Emmanuel Macron, un ancien banquier d'affaires de 40 ans qui se pose en fer de lance d'une jeunesse férue de nouvelles technologies, a promis de faire de la France une "start-up nation".

Il s'est employé à améliorer le financement des start-up, rendre la fiscalité davantage attractive et promouvoir un programme de visas pour la tech destiné à attirer les talents internationaux.

Dans le même temps, une nouvelle génération d'entrepreneurs montre aujourd'hui moins d'appétence pour des carrières dans l'administration ou au sein du CAC 40 et souhaite innover.

Et les financements nombreux débloqués par Bpifrance cherchent à encourager les compétences françaises dans les domaines des mathématiques et de l'ingénierie à nourrir le secteur.

Emmanuel Macron s'est également efforcé d'attirer les investissements des champions internationaux comme Google , Apple, Facebook et Amazon - les "Gafa" - ce qui suscite des frustrations chez certaines jeunes pousses qui peinent à s'imposer en ce début de mandat d'Emmanuel Macron.

COMMENT RIVALISER

Pour le fondateur de Snips, une start-up spécialisée dans l'intelligence artificielle qui développe un "Alexa killer" pour rivaliser avec l'assistant vocal d'Amazon, les annonces par des géants de la tech - salués par le président français - de l'ouverture de centres d'IA en France laissent un goût amer.

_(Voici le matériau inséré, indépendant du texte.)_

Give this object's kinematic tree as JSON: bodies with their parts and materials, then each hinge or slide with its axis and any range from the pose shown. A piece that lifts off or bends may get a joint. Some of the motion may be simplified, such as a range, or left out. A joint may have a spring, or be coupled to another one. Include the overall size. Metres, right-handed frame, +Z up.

"Qui sont les cinq boîtes qui investissent le plus qui sont mises en avant ? C'est Samsung, Facebook, Microsoft . Il n’y a pas un Français", explique Rand Hindi, génie de l'informatique ayant appris à coder à dix ans et fondé sa première start-up à 14.

"C’était de la com externe, pour dire que la France attire les grands. Je pense que j’aurais fait pareil à sa place, (...) pour faire en sorte que les journaux américains, anglais, parlent de nous. Mais, effectivement, ça sonnait un peu faux en interne", ajoute-t-il.

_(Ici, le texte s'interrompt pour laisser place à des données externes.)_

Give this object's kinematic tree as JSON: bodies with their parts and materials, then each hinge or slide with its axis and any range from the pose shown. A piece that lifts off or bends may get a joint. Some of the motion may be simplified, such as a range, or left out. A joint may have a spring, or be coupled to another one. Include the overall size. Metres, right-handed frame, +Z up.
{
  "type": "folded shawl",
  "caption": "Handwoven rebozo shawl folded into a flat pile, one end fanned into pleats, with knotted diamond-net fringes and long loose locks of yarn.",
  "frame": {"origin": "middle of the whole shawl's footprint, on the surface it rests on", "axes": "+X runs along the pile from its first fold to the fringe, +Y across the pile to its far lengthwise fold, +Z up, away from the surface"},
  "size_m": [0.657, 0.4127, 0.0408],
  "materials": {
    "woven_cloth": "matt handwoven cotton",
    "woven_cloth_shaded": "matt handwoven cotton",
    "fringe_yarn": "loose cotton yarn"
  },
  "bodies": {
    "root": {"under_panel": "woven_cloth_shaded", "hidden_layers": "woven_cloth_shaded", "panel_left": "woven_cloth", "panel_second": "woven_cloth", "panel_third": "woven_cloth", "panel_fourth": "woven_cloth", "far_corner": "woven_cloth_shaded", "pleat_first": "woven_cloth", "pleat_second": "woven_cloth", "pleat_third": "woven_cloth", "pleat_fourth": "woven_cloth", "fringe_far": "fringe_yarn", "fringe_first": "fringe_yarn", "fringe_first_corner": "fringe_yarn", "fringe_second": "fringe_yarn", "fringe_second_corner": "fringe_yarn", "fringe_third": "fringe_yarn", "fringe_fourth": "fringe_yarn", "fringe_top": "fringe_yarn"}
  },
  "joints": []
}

Vêtu d'un long vêtement noir, arborant un chapeau et un pendentif brillant autour du cou, ce gourou de la tech en devenir fait son impression.

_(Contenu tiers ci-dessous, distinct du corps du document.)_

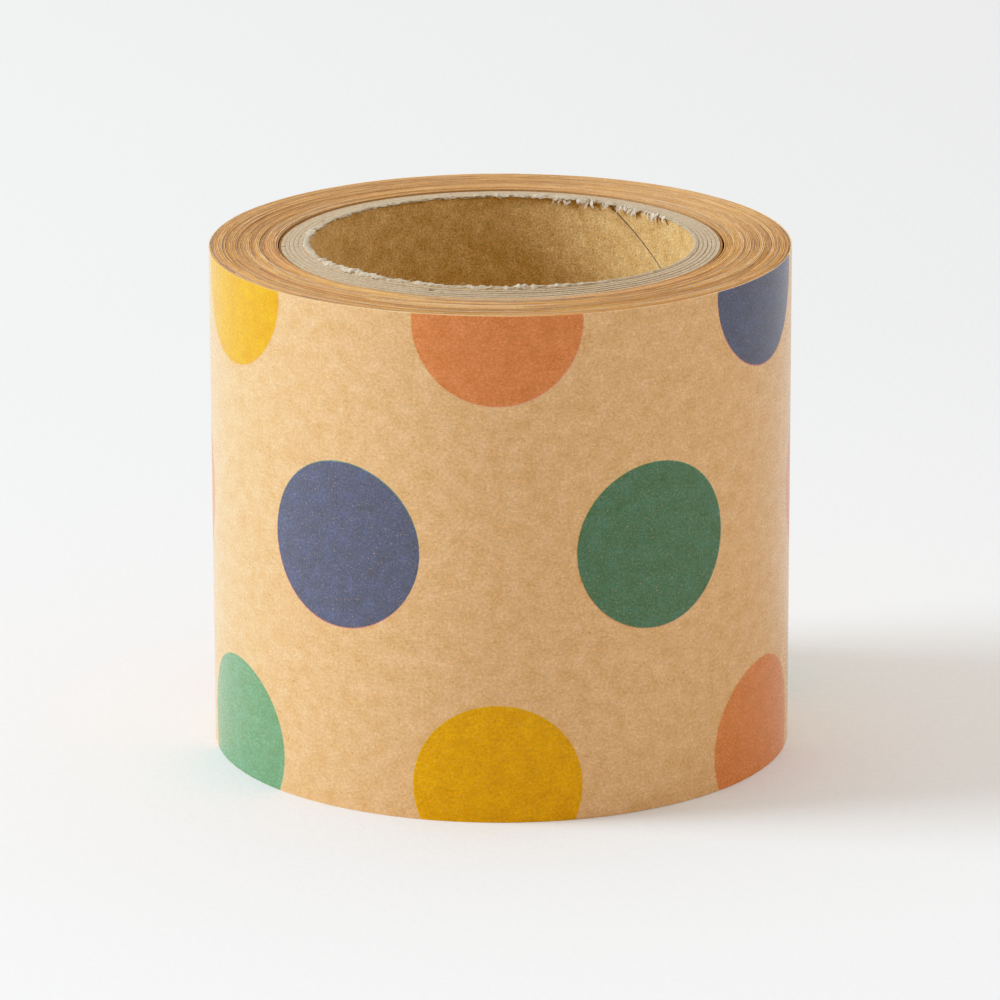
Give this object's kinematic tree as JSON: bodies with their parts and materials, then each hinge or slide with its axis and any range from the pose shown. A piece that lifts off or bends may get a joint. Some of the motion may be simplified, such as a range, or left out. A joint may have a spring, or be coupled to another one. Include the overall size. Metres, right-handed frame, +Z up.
{
  "type": "printed kraft wrapping tape roll",
  "caption": "Short roll of printed kraft paper wrapping tape on a paperboard core, with a loose end that peels up.",
  "frame": {"origin": "on the roll's axis, at the centre of the end face that it stands on", "axes": "+Z up along the roll's axis, -Y towards the front with the lower middle dot, +X to the right seen from the front; the loose end is at the back, on the +Y side"},
  "size_m": [0.0567, 0.0568, 0.05],
  "materials": {
    "printed_kraft_paper": "semi-gloss kraft paper printed with large dots",
    "tape_layer_edges": "slit edges of many wound paper layers",
    "core_liner_board": "matt brown paperboard",
    "core_grey_board": "matt grey-brown paperboard, slit edges showing",
    "core_wrap_paper": "matt brown kraft paper"
  },
  "bodies": {
    "roll": {"core_liner": "core_liner_board", "core_ply_01": "core_grey_board", "core_ply_02": "core_grey_board", "core_ply_03": "core_grey_board", "core_ply_04": "core_grey_board", "core_ply_05": "core_grey_board", "core_wrap": "core_wrap_paper", "wound_pack": "tape_layer_edges", "outer_turn": "printed_kraft_paper"},
    "lead_01": {"lead_01": "printed_kraft_paper"},
    "lead_02": {"lead_02": "printed_kraft_paper"},
    "lead_03": {"lead_03": "printed_kraft_paper"},
    "lead_04": {"lead_04": "printed_kraft_paper"},
    "lead_05": {"lead_05": "printed_kraft_paper"},
    "lead_06": {"lead_06": "printed_kraft_paper"},
    "lead_07": {"lead_07": "printed_kraft_paper"},
    "lead_08": {"lead_08": "printed_kraft_paper"},
    "lead_09": {"lead_09": "printed_kraft_paper"},
    "lead_10": {"lead_10": "printed_kraft_paper"},
    "lead_11": {"lead_11": "printed_kraft_paper"},
    "lead_12": {"lead_12": "printed_kraft_paper"}
  },
  "joints": [
    {"name": "lead_lift", "type": "hinge", "parent": "roll", "child": "lead_01", "pos_m": [-0.02839, 0.00199, 0.025], "axis": [0, 0, 1], "range_deg": [0, 90]},
    {"name": "lead_uncurl_02", "type": "hinge", "parent": "lead_01", "child": "lead_02", "pos_m": [-0.02789, 0.00567, 0.025], "axis": [0, 0, 1], "range_deg": [0, 7.5]},
    {"name": "lead_uncurl_03", "type": "hinge", "parent": "lead_02", "child": "lead_03", "pos_m": [-0.02691, 0.00927, 0.025], "axis": [0, 0, 1], "range_deg": [0, 7.5]},
    {"name": "lead_uncurl_04", "type": "hinge", "parent": "lead_03", "child": "lead_04", "pos_m": [-0.02548, 0.0127, 0.025], "axis": [0, 0, 1], "range_deg": [0, 7.5]},
    {"name": "lead_uncurl_05", "type": "hinge", "parent": "lead_04", "child": "lead_05", "pos_m": [-0.0236, 0.01592, 0.025], "axis": [0, 0, 1], "range_deg": [0, 7.5]},
    {"name": "lead_uncurl_06", "type": "hinge", "parent": "lead_05", "child": "lead_06", "pos_m": [-0.02133, 0.01887, 0.025], "axis": [0, 0, 1], "range_deg": [0, 7.5]},
    {"name": "lead_uncurl_07", "type": "hinge", "parent": "lead_06", "child": "lead_07", "pos_m": [-0.01868, 0.02149, 0.025], "axis": [0, 0, 1], "range_deg": [0, 7.5]},
    {"name": "lead_uncurl_08", "type": "hinge", "parent": "lead_07", "child": "lead_08", "pos_m": [-0.01572, 0.02375, 0.025], "axis": [0, 0, 1], "range_deg": [0, 7.5]},
    {"name": "lead_uncurl_09", "type": "hinge", "parent": "lead_08", "child": "lead_09", "pos_m": [-0.01249, 0.0256, 0.025], "axis": [0, 0, 1], "range_deg": [0, 7.5]},
    {"name": "lead_uncurl_10", "type": "hinge", "parent": "lead_09", "child": "lead_10", "pos_m": [-0.00904, 0.02702, 0.025], "axis": [0, 0, 1], "range_deg": [0, 7.5]},
    {"name": "lead_uncurl_11", "type": "hinge", "parent": "lead_10", "child": "lead_11", "pos_m": [-0.00544, 0.02797, 0.025], "axis": [0, 0, 1], "range_deg": [0, 7.5]},
    {"name": "lead_uncurl_12", "type": "hinge", "parent": "lead_11", "child": "lead_12", "pos_m": [-0.00174, 0.02844, 0.025], "axis": [0, 0, 1], "range_deg": [0, 7.5]}
  ],
  "couplings": [
    {"joint": "lead_uncurl_02", "follows": "lead_lift", "ratio": 0.083333},
    {"joint": "lead_uncurl_03", "follows": "lead_lift", "ratio": 0.083333},
    {"joint": "lead_uncurl_04", "follows": "lead_lift", "ratio": 0.083333},
    {"joint": "lead_uncurl_05", "follows": "lead_lift", "ratio": 0.083333},
    {"joint": "lead_uncurl_06", "follows": "lead_lift", "ratio": 0.083333},
    {"joint": "lead_uncurl_07", "follows": "lead_lift", "ratio": 0.083333},
    {"joint": "lead_uncurl_08", "follows": "lead_lift", "ratio": 0.083333},
    {"joint": "lead_uncurl_09", "follows": "lead_lift", "ratio": 0.083333},
    {"joint": "lead_uncurl_10", "follows": "lead_lift", "ratio": 0.083333},
    {"joint": "lead_uncurl_11", "follows": "lead_lift", "ratio": 0.083333},
    {"joint": "lead_uncurl_12", "follows": "lead_lift", "ratio": 0.083333}
  ]
}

Mais le jeune homme de 33 ans explique que sa société qui emploie 70 personnes peine à décrocher des contrats avec de grands groupes français, qui optent le plus souvent pour les géants américains connus de tous.

Il raconte sa déconvenue avec une grande société du CAC 40 qui, après plusieurs mois de discussions et un test technique montrant que Snips dépassait son concurrent américain, a préféré choisir le second et son support technique pléthorique.

Cet échec illustre le défi que devra relever Emmanuel Macron pour atteindre son objectif de faire de la France un leader en intelligence artificielle.

Les groupes de technologie saluent les mesures de soutien d'Emmanuel Macron et comprennent sa volonté de rompre avec un certain dirigisme à la française consistant à ériger des champions nationaux maintenus à flot par les subventions.

Dans ce nouveau paradigme, ils se demandent cependant comment grandir sur la scène nationale et au-delà.

"Le vrai sujet c’est que les Américains achètent américain, les Chinois achètent chinois et les Européens achètent américain. Ça ne marche pas", estime Rand Hindi, tout en refusant le recours au protectionnisme.

"Mais à chaque fois que je vois une entreprise française acheter une technologie américaine alors qu’une équivalence européenne existe, je considère cela comme une trahison de l’écosystème."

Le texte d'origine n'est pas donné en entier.